Editor Lin Carter compares the Night Land to the paintings of Hieronymous Bosch, but that’s an overly ambitious claim. Hodgson conjures up a lot of weird horrors, including gigantic slugs and monstrous hounds, but the ones the reader sees clearly are fairly dull, and the creatures that are not seen clearly are a little too hazy and ill-defined. Hodgson isn’t interested in carefully building a picture of his apocalyptic world, he wants to evoke “the horrors of the half-seen.” But I think he was less interested in building his world than his hero: all the monsters exist only for X to slay them with his mighty Discos. In fact, the fight-scenes are the novel’s strength, particularly one in which X contends with a four-armed humanoid and literally “disarms” the monster by cutting off its upper set of arms with his weapon.
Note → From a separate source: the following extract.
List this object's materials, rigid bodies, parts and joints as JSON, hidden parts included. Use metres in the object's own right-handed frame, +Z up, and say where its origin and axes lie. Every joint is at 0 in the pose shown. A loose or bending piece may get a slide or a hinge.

Thus THE NIGHT LAND qualifies as a combative work. However, the world itself is too vague to deserve the status of a literary myth. It strikes me as an uneasy blend of two such myths promulgated during the late 19th century: the bizarre future-scape that appears in H.G. Wells’ THE TIME MACHINE, and the endless geographical vistas found in the faux-medieval fantasies of William Morris. I cannot say with any certainty if Hodgson had read either author; it’s possible the Night Land was inspired by other, comparable sources. But the combination of concepts seems fortuitous. Wells supplied the eerie image of a world mutated by the ravages of time, but the main action of the story was confined to a limited “stage,” a small part of England, in order to illustrate the cultural downfall of the Eloi and the Morlocks. Morris’s fantasies were the first purely literary works to take an Earth-like landscape and populate it with magical locales and inhabitants thereof. Hodgson, by cross-breeding the ideas of the apocalyptic world and the endless fantasy-landscape, didn’t so much create a new lit-myth as to pave the way for greater works to follow.